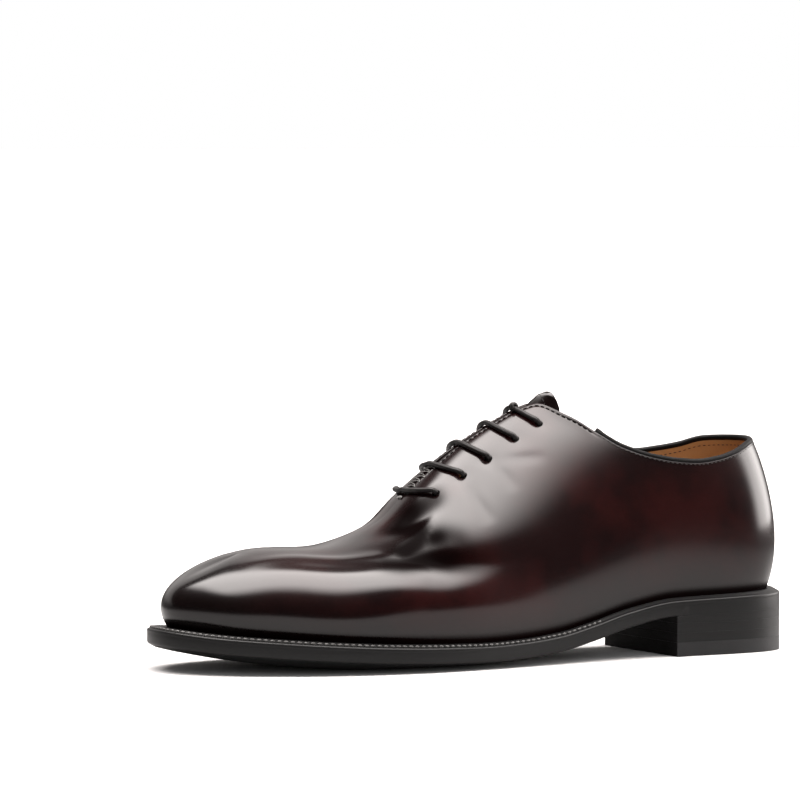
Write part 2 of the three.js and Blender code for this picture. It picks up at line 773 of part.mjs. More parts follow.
function lace() {
  const points = [];
  let from = eyeletsIn[0];
  points.push(insidePoint(from.t, from.v, laceInside), insidePoint(from.t, from.v, UPPER_WALL));
  for (let k = 0; k < EYELETS.length; k += 1) {
    const to = from === eyeletsIn[k] ? eyeletsOut[k] : eyeletsIn[k];
    points.push(...laceBar(k, from, to), insidePoint(to.t, to.v, UPPER_WALL));
    const next = to === eyeletsOut[k] ? eyeletsOut[k + 1] : eyeletsIn[k + 1];
    if (next) {
      points.push(...laceRun(to, next), insidePoint(next.t, next.v, UPPER_WALL));
    } else {
      points.push(insidePoint(to.t, to.v, laceInside));
    }
    from = next;
  }
  return cord(points, LACE_WIDTH, 1);
}

// Bead along the collar's edge, from one side of the instep round the heel to the other
function collarBead() {
  const points = [];
  const rim = (t) => {
    const at = (t + TURN) % TURN;
    const v = upperEnd(at);
    return { normal: lastNormal(at, v), point: insidePoint(at, v, UPPER_WALL / 2) };
  };
  for (let k = 0; k <= BEAD_STEPS; k += 1) {
    const t = THREE.MathUtils.lerp(BEAD_RIB, -BEAD_RIB, k / BEAD_STEPS);
    const { normal, point } = rim(t);
    const forward = rim(t - 0.02).point.sub(rim(t + 0.02).point).normalize();
    const up = forward.cross(normal).normalize();
    points.push(point.addScaledVector(up, Math.sign(up.z) * (BEAD_GAP + BEAD_WIDTH / 2)));
  }
  return cord(points, BEAD_WIDTH, 1);
}

function material(color, roughness) {
  return new THREE.MeshStandardMaterial({ color, roughness });
}

const upperLeather = material(0x35191a, 0.3);
const edgeLeather = material(0x161213, 0.4);
const liningLeather = material(0xa5673a, 0.7);
const rubber = material(0x151515, 0.8);
const waxedCord = material(0x15110f, 0.6);
const bindingLeather = material(0x120e0f, 0.5);

const pieces = [
  ['heel_top_piece', heelSlab(flat(0), flat(TOP_PIECE_HEIGHT)), rubber],
  ['heel_lift_1', heelSlab(flat(liftBottom(0)), flat(liftBottom(0) + LIFT_HEIGHT)), edgeLeather],
  ['heel_lift_2', heelSlab(flat(liftBottom(1)), flat(liftBottom(1) + LIFT_HEIGHT)), edgeLeather],
  ['heel_lift_3', heelSlab(flat(liftBottom(2)), (x) => edgeBottom(x) - GAP), edgeLeather],
  ['outsole', outsole(), edgeLeather],
  ['welt', welt(), edgeLeather],
  ['insole', insole(), liningLeather],
  ['upper', punched(upperShell()), upperLeather],
  ['collar_binding', collarBead(), bindingLeather],
  ['tongue', tongue(), upperLeather],
  ['lace', lace(), waxedCord],
];

// The origin is the middle of the shoe's box, on the floor
const whole = mergeGeometries(pieces.map(([, geometry]) => welded(geometry).toNonIndexed()));
whole.computeBoundingBox();
const middle = whole.boundingBox.getCenter(new THREE.Vector3());

const shoe = new THREE.Group();
shoe.name = 'oxford_shoe';
for (const [name, geometry, look] of pieces) {
  geometry.translate(-middle.x, -middle.y, 0);
  const mesh = new THREE.Mesh(geometry, look);
  mesh.name = name;
  shoe.add(mesh);
}

export default shoe;
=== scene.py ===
import math
import bpy
import bmesh
import numpy as np
from mathutils import Matrix, Vector, kdtree


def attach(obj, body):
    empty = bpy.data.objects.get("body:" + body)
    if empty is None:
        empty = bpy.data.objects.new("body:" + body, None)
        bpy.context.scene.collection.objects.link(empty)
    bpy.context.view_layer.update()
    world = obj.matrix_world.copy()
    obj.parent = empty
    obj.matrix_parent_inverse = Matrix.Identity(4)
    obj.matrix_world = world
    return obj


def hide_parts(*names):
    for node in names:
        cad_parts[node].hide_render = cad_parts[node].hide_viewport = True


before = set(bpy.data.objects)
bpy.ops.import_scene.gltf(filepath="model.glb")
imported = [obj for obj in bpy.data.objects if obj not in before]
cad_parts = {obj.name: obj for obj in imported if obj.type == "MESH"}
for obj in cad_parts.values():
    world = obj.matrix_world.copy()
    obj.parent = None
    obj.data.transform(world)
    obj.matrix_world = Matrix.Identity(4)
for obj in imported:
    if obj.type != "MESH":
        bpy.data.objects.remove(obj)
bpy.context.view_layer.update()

# The studio. A pale floor runs into a white backdrop behind the shoe, the front of the room is dark,
# and the lights are broad and soft, so that polished leather shows them as long bands. The camera
# looks along a long lens from just above the floor at the outer side of the shoe.
CAMERA_TURN = math.radians(28)
CAMERA_RISE = math.radians(4.2)
CAMERA_DISTANCE = 2.5
LENS_PIXELS = 5665
PICTURE = 800
SENSOR = 36
AIM_AT = (150, 0, 50)
AIM_PIXEL = (474.2, 546.2)

# The shoe is measured in millimetres from the back of its heel, along x to the toe, y to the outer
# side and z up from the floor. The frame starts at the middle of its outline, which lies here.
MIDDLE = Vector((150.5, -0.75, 0))

scene = bpy.context.scene
scene.view_settings.view_transform = "Standard"

back = Vector((
    math.sin(CAMERA_TURN) * math.cos(CAMERA_RISE),
    math.cos(CAMERA_TURN) * math.cos(CAMERA_RISE),
    math.sin(CAMERA_RISE),
))
right = Vector((-math.cos(CAMERA_TURN), math.sin(CAMERA_TURN), 0))
up = back.cross(right)
lens = bpy.data.cameras.new("camera")
lens.sensor_width = SENSOR
lens.lens = LENS_PIXELS * SENSOR / PICTURE
lens.shift_x = (PICTURE / 2 - AIM_PIXEL[0]) / PICTURE
lens.shift_y = (AIM_PIXEL[1] - PICTURE / 2) / PICTURE
lens.clip_end = 200
camera = bpy.data.objects.new("camera", lens)
scene.collection.objects.link(camera)
spot = (Vector(AIM_AT) - MIDDLE) / 1000 + back * CAMERA_DISTANCE
camera.matrix_world = Matrix.Translation(spot) @ Matrix((right, up, back)).transposed().to_4x4()
scene.camera = camera

world = bpy.data.worlds.new("studio")
scene.world = world
world.use_nodes = True
room = world.node_tree
room.nodes.clear()


def add_node(tree, kind, **settings):
    """New node; a setting is an attribute of it, or the value of its input socket of that name."""
    node = tree.nodes.new(kind)
    for key, value in settings.items():
        if hasattr(node, key):
            setattr(node, key, value)
        else:
            node.inputs[key.replace("_", " ")].default_value = value
    return node


def ramp(tree, value, start, end, low=0.0, high=1.0):
    """Smooth passage from one value to another while the input goes from start to end."""
    node = add_node(tree, "ShaderNodeMapRange", interpolation_type="SMOOTHSTEP")
    for socket, number in zip(node.inputs[1:5], (start, end, low, high)):
        socket.default_value = number
    tree.links.new(value, node.inputs["Value"])
    return node.outputs["Result"]


def maths(tree, operation, *values):
    """Math node on sockets and plain numbers."""
    node = add_node(tree, "ShaderNodeMath", operation=operation)
    for socket, value in zip(node.inputs, values):
        if isinstance(value, (int, float)):
            socket.default_value = value
        else:
            tree.links.new(value, socket)
    return node.outputs[0]


def window(tree, value, low, high, edge, far_edge=None):
    """One between low and high, nothing outside, with soft edges."""
    far_edge = far_edge or edge
    rise = ramp(tree, value, low - edge, low + edge)
    fall = ramp(tree, value, high - far_edge, high + far_edge, 1.0, 0.0)
    return maths(tree, "MULTIPLY", rise, fall)


# A long softbox overhead, a tall one beyond the heel, a pale wall behind and a dim front. The
# overhead one's reach is measured across its height, and the others by their turn from the front.
# Each window: its low end, its high end, how soft they are, and the high end's softness if it
# differs. The wall fades in along its turn, and with height from a share of its strength to all.
OVERHEAD_ACROSS = (-0.76, 0.9, 0.14, 0.8)
OVERHEAD_FORWARD = (-0.46, 0.54, 0.13, 0.28)
OVERHEAD_STRENGTH = 10.5
HEEL_LIGHT_TURN = (1.62, 2.42, 0.12, 0.3)
HEEL_LIGHT_RISE = (-0.2, 0.5, 0.12)
HEEL_LIGHT_STRENGTH = 7.0
WALL_TURN = (2.28, 2.46)
WALL_RISE = (0.02, 0.3, 0.15, 1.0)
WALL_STRENGTH = 0.8
ROOM_STRENGTH = 0.025
LEAST_HEIGHT = 0.05
WARM_LIGHT = (1.0, 0.945, 0.92, 1)
WHITE = (1.0, 1.0, 1.0, 1)

direction = add_node(room, "ShaderNodeTexCoord").outputs["Generated"]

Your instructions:
Your task is to give again the lines from the one containing "on the floor" to the one containing "for node in", both lines included, exactly and without anything added.

Task response:
// The origin is the middle of the shoe's box, on the floor
const whole = mergeGeometries(pieces.map(([, geometry]) => welded(geometry).toNonIndexed()));
whole.computeBoundingBox();
const middle = whole.boundingBox.getCenter(new THREE.Vector3());

const shoe = new THREE.Group();
shoe.name = 'oxford_shoe';
for (const [name, geometry, look] of pieces) {
  geometry.translate(-middle.x, -middle.y, 0);
  const mesh = new THREE.Mesh(geometry, look);
  mesh.name = name;
  shoe.add(mesh);
}

export default shoe;
=== scene.py ===
import math
import bpy
import bmesh
import numpy as np
from mathutils import Matrix, Vector, kdtree


def attach(obj, body):
    empty = bpy.data.objects.get("body:" + body)
    if empty is None:
        empty = bpy.data.objects.new("body:" + body, None)
        bpy.context.scene.collection.objects.link(empty)
    bpy.context.view_layer.update()
    world = obj.matrix_world.copy()
    obj.parent = empty
    obj.matrix_parent_inverse = Matrix.Identity(4)
    obj.matrix_world = world
    return obj


def hide_parts(*names):
    for node in names:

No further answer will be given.